WORK REQUIRED — Copy, without any alteration, the lines from the one that includes "end_inset = degrees(gusset_thickness" up to and including the one that includes "cad_parts[node].hide_render = cad_parts[node].hide_viewport".

DATA EXTRACT —

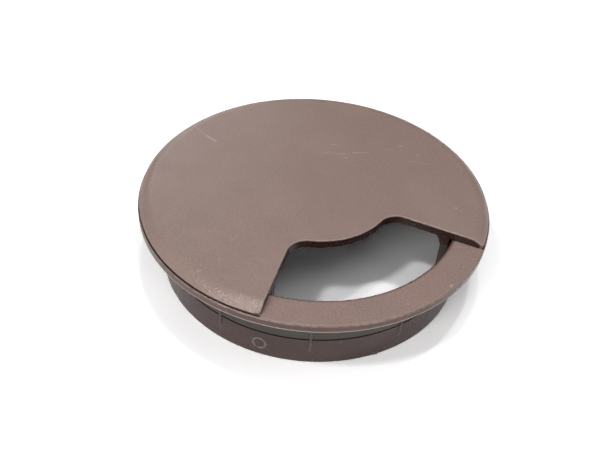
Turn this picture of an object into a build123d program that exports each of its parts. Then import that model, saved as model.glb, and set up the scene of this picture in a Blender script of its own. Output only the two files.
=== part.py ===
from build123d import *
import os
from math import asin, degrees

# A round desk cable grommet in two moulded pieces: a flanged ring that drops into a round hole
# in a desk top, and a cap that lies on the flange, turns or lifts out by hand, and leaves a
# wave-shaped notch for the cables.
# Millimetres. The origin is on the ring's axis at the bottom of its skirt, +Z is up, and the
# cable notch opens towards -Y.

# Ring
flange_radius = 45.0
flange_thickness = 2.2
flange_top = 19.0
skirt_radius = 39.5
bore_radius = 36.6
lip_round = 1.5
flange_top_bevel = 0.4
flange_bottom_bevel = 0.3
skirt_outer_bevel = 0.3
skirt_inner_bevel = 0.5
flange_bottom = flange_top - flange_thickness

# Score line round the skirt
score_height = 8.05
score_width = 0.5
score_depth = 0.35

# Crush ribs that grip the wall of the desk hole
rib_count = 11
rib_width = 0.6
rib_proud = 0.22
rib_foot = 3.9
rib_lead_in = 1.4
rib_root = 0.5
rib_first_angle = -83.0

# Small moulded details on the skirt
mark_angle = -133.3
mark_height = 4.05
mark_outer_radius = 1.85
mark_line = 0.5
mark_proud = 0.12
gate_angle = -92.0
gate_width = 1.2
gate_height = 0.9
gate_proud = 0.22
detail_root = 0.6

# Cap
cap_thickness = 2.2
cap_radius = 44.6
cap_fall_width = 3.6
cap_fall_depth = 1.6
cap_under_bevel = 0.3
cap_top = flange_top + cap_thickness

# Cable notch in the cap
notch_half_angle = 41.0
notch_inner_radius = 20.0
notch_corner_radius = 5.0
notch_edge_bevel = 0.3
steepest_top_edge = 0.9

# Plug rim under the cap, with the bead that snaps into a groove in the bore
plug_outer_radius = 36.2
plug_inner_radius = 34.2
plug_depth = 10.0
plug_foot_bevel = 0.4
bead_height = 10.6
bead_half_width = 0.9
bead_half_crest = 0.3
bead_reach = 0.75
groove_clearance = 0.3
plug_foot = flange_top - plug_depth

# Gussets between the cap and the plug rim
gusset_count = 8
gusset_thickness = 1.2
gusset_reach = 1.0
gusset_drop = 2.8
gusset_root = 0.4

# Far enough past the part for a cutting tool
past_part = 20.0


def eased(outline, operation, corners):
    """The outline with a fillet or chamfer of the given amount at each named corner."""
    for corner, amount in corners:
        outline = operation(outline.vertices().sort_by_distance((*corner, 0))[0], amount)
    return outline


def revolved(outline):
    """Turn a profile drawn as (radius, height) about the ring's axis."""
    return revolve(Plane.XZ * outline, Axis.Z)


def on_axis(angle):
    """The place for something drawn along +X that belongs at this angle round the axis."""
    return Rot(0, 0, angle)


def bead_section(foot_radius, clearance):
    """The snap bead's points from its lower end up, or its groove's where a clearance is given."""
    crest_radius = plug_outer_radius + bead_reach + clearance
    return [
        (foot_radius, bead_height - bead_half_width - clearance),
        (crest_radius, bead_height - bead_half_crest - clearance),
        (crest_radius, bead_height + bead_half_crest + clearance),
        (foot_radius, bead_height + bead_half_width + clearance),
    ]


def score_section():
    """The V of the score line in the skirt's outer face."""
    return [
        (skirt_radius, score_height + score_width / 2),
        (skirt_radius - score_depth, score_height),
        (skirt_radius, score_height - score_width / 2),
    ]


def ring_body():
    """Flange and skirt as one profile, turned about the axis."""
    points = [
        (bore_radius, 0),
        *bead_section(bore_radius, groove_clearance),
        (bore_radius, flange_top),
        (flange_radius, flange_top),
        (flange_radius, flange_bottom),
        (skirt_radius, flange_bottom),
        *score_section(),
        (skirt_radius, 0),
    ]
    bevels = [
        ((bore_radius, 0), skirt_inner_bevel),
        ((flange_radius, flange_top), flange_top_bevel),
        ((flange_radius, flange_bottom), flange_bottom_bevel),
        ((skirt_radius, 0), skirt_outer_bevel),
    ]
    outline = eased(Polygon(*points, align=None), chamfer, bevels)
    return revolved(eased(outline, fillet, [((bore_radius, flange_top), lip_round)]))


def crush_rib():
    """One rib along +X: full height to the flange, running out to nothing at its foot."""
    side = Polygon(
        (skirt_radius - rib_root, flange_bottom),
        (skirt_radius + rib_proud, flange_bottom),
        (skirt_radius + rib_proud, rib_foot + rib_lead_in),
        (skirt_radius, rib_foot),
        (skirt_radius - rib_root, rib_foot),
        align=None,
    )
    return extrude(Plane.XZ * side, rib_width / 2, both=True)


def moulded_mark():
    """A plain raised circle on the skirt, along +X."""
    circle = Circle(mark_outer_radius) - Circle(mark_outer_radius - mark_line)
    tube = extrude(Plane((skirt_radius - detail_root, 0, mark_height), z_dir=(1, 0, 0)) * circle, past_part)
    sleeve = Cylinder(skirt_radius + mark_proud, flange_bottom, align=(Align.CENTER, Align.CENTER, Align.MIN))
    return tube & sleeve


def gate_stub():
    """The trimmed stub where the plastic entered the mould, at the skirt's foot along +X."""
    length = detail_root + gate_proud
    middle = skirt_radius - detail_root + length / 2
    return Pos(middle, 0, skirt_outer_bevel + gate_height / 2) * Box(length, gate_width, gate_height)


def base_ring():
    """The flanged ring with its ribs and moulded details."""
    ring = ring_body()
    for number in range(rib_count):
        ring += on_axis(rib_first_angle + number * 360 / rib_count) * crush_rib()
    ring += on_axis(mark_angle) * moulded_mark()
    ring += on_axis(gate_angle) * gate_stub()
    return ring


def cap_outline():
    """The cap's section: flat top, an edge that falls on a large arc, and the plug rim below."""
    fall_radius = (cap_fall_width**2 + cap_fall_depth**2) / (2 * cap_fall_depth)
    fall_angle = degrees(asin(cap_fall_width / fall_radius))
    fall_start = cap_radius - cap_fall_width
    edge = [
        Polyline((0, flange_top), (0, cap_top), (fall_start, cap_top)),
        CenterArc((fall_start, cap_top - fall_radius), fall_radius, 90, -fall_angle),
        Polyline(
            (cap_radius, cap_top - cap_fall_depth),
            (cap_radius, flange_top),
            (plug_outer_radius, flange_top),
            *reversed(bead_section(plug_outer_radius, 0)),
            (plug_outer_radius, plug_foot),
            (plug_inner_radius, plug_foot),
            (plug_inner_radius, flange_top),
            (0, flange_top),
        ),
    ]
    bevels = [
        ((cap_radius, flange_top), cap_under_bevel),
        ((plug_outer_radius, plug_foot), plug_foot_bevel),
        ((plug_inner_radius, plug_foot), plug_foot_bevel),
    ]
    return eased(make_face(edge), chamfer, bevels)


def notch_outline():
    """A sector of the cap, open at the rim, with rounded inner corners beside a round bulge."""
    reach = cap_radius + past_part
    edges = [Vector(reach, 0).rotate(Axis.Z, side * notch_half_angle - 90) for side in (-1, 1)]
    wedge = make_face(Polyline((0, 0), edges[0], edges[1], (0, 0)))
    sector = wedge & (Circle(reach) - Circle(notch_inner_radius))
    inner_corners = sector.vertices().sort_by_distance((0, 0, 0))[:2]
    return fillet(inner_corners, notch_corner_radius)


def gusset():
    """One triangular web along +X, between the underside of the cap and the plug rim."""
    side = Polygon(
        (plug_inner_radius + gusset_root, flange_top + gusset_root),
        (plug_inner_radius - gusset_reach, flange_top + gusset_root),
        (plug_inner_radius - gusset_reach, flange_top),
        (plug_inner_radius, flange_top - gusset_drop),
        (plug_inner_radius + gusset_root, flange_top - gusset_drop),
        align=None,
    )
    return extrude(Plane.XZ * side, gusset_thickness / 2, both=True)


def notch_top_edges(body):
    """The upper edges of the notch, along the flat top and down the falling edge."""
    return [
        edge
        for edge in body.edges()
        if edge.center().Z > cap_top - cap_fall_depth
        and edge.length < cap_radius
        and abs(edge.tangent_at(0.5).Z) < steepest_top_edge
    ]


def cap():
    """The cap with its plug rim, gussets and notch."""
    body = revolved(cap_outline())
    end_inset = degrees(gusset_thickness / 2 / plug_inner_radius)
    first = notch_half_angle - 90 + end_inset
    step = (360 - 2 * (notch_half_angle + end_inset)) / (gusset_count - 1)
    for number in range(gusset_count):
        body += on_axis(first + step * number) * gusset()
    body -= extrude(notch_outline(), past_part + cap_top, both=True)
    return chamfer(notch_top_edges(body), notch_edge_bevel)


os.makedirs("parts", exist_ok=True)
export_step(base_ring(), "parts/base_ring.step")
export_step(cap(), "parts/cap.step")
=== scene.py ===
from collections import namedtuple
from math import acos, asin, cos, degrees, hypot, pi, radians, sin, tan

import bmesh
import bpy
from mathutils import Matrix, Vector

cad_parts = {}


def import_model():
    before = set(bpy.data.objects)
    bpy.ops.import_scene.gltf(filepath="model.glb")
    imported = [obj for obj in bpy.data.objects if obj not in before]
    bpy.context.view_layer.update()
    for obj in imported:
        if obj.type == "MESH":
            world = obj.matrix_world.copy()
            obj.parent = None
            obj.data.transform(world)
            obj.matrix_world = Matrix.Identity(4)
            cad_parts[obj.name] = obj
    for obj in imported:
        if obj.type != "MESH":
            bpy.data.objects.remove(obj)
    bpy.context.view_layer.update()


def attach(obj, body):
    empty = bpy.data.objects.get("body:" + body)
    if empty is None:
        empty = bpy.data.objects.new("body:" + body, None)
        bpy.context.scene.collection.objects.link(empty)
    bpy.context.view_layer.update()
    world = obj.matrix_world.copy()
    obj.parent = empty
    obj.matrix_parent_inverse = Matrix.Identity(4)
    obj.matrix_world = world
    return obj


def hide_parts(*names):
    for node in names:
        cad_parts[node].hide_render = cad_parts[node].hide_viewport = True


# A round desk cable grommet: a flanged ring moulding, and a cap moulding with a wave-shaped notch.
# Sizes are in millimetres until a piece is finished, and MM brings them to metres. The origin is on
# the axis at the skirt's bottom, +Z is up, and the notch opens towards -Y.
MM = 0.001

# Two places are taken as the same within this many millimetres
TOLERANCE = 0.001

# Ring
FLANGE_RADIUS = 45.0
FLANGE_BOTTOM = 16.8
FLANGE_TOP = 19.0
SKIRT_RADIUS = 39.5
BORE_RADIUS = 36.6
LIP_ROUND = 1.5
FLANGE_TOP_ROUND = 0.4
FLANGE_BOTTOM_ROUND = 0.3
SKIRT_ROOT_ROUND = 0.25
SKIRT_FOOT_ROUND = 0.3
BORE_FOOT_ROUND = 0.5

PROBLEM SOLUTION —
    end_inset = degrees(gusset_thickness / 2 / plug_inner_radius)
    first = notch_half_angle - 90 + end_inset
    step = (360 - 2 * (notch_half_angle + end_inset)) / (gusset_count - 1)
    for number in range(gusset_count):
        body += on_axis(first + step * number) * gusset()
    body -= extrude(notch_outline(), past_part + cap_top, both=True)
    return chamfer(notch_top_edges(body), notch_edge_bevel)


os.makedirs("parts", exist_ok=True)
export_step(base_ring(), "parts/base_ring.step")
export_step(cap(), "parts/cap.step")
=== scene.py ===
from collections import namedtuple
from math import acos, asin, cos, degrees, hypot, pi, radians, sin, tan

import bmesh
import bpy
from mathutils import Matrix, Vector

cad_parts = {}


def import_model():
    before = set(bpy.data.objects)
    bpy.ops.import_scene.gltf(filepath="model.glb")
    imported = [obj for obj in bpy.data.objects if obj not in before]
    bpy.context.view_layer.update()
    for obj in imported:
        if obj.type == "MESH":
            world = obj.matrix_world.copy()
            obj.parent = None
            obj.data.transform(world)
            obj.matrix_world = Matrix.Identity(4)
            cad_parts[obj.name] = obj
    for obj in imported:
        if obj.type != "MESH":
            bpy.data.objects.remove(obj)
    bpy.context.view_layer.update()


def attach(obj, body):
    empty = bpy.data.objects.get("body:" + body)
    if empty is None:
        empty = bpy.data.objects.new("body:" + body, None)
        bpy.context.scene.collection.objects.link(empty)
    bpy.context.view_layer.update()
    world = obj.matrix_world.copy()
    obj.parent = empty
    obj.matrix_parent_inverse = Matrix.Identity(4)
    obj.matrix_world = world
    return obj


def hide_parts(*names):
    for node in names:
        cad_parts[node].hide_render = cad_parts[node].hide_viewport = True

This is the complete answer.